Dominion’s proposal has two very specific (and very big) deceptions. The engineering is secret and the published cost estimate is preposterously low.

Secret engineering

The first deception has to do with the engineering data needed to assess the project’s viability. There isn’t any! I am not making this up.

To be sure there is a voluminous set of documents called the “Generation Appendix” that no doubt provides lots of engineering analysis. But the entire corpus is classified “extraordinarily sensitive” and so is not available for analysis.

The stated reason for this wholesale secrecy is that Dominion got some bids for the project. Maybe for the machines, or the construction, or something else. We are not told, but apparently not revealing these bids is deemed so vital that all of the engineering is secret.

My personal interest is in the hurricane analysis, which should not involve bid amounts. Offshore wind has been developed almost entirely where they do not get hurricanes, while offshore Virginia is hurricane alley. Every year a lot of storms make the turn and run up the coast, including really powerful ones.

I happen to have a background in failure mode analysis and I am skeptical that these monster towers can be made hurricane proof. In fact there was a study a few years back that predicted significant hurricane damage to offshore US windmills. When there is this degree of potential for catastrophe, it is standard engineering practice to have the proposed design checked by independent engineers.

Then too, Dominion has had two huge 12 MW test machines on site for some time now. We would like to see that data, which has nothing to do with any bids for the main project.

While those parties admitted to the quasi-judicial Virginia approval process can challenge a wholesale sensitivity claim of this magnitude, it seems none has done so. The public can comment on the proceeding but these comments have no standing. The ratepayers are left in the dark.

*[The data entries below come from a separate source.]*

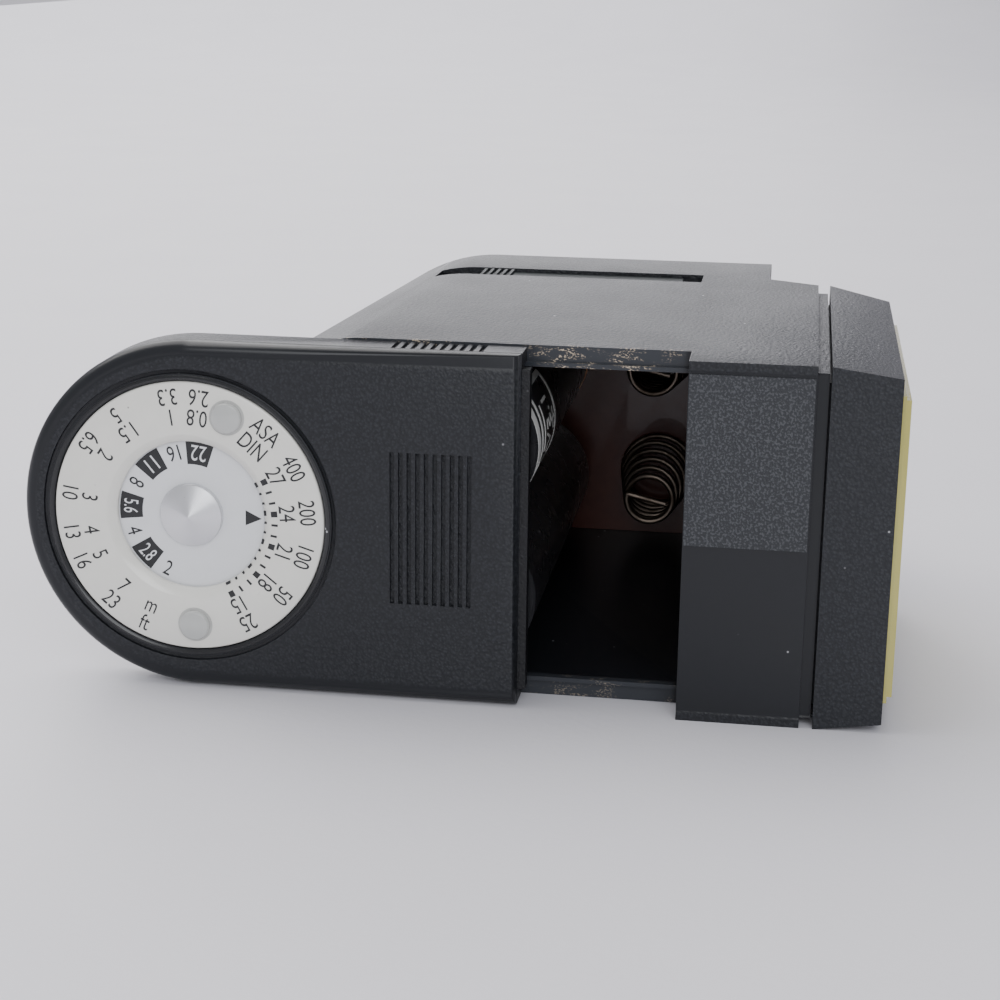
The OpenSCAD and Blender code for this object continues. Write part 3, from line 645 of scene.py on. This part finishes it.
class FLASHGUN_OT_dial(bpy.types.Operator):
    """Exposure dial: clear-topped scale ring with two finger bosses, aperture disc, cone and every figure."""
    bl_idname = "flash_gun.dial"
    bl_label = "Exposure dial"

    def execute(self, context):
        top = (FACE_Y - span("scale_ring", 1)[0]) / MM
        ring_low = (FACE_Y - span("scale_ring", 1)[1]) / MM
        disc_top = (FACE_Y - span("aperture_disc", 1)[0]) / MM
        self.ring_top = ring_low + 1.2
        ring_r = (span("scale_ring", 0)[1] - span("scale_ring", 0)[0]) / 2 / MM
        ink = printed("dial_ink", colour("ink"), 0.5)
        self.make_ring(ring_low, ring_r, top)
        self.make_disc(disc_top, ink)
        self.print_ring(ink)
        return {"FINISHED"}

    def make_ring(self, low, radius, boss_top):
        """The ring's section has a bevelled window and a softened rim."""
        up = self.ring_top
        window = 7.6
        section = [(window, low), (radius - 0.03, low), (radius, low + 0.05), (radius, up - 0.22),
                   (radius - 0.06, up - 0.08), (radius - 0.2, up), (window + 0.95, up),
                   (window + 0.78, up - 0.05), (window + 0.1, up - 0.75), (window, up - 0.85)]
        white = printed("scale_white", colour("scale"), 0.3, coat_weight=0.6)
        plate = turned(section, DIAL, steps=192, closed=True)
        make_piece("scale_ring_plate", [plate], white, "ring", ("scale_ring", "scale_print"), 50)
        clear = printed("boss_clear", (0.66, 0.67, 0.655), 0.12, coat_weight=1.0, transmission_weight=0.35)
        dome = np.linspace(0, math.pi / 2, 8)
        rise = boss_top - up
        edge = [(BOSS_R - 0.25 * (1 - math.cos(a)), up - 0.25 + rise * (0.62 + 0.38 * math.sin(a)))
                for a in dome]
        crown = [(r, boss_top - 0.26 + 0.22 * (1 - (r / 1.3) ** 2)) for r in (1.1, 0.8, 0.4, 0.0)]
        shape = [(0.0, up - 0.4), (BOSS_R, up - 0.4)] + edge + crown
        bosses = [turned(shape, round_dial(angle, BOSS_RING), steps=48) for angle in BOSS_AT]
        make_piece("ring_bosses", bosses, clear, "ring", (), 60)
        band = [(1.5, up), (1.78, up), (1.78, up + 0.02), (1.5, up + 0.02)]
        halo = [turned(band, round_dial(angle, BOSS_RING), steps=48, closed=True) for angle in BOSS_AT]
        make_piece("boss_shadows", halo, printed("boss_shade", (0.5, 0.5, 0.48), 0.4), "ring")

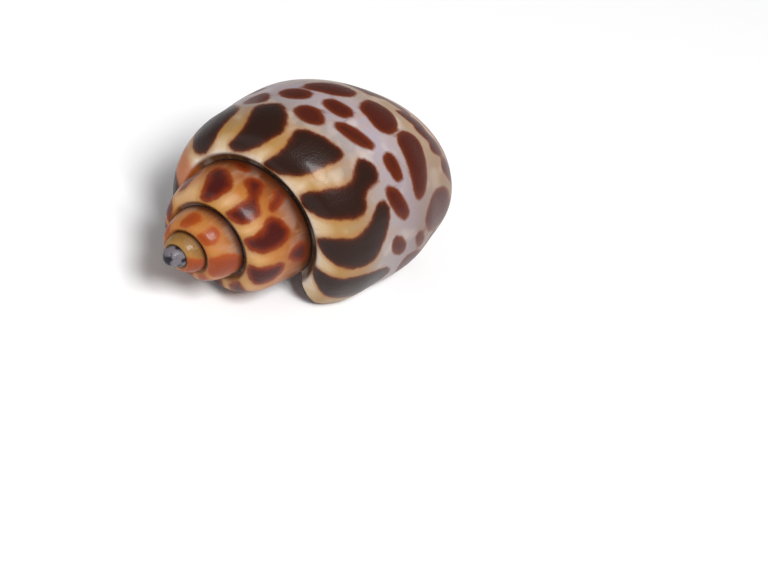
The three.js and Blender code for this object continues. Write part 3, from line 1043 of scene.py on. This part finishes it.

It is ridiculous that the engineering for a project of this great scope, novelty and danger should be done in secret. This secrecy is a wholesale form of deception.

Preposterously low LCOE

At the other extreme we have a single public cost estimate, which plays a pivotal role in the approval process. How this estimate was derived is part of the secret engineering. The problem is that the number itself is preposterous.

The magic number is called the “levelized cost of electricity” or simply the LCOE. This number is widely used in the industry so its nature is well established. It is the entire life cycle cost of the power generator and its generation divided by the amount of power generated in that generator’s life. The standard units of measure are dollars per megawatt-hour.

Note that the included costs run from engineering and construction, through operation, maintenance and repair, to shut down and decommissioning, which may include removal. New transmission capacity is also included and this project is 27 miles out to sea.

Obviously, when a project has not been built the LCOE is just an engineering estimate, with lots of assumptions.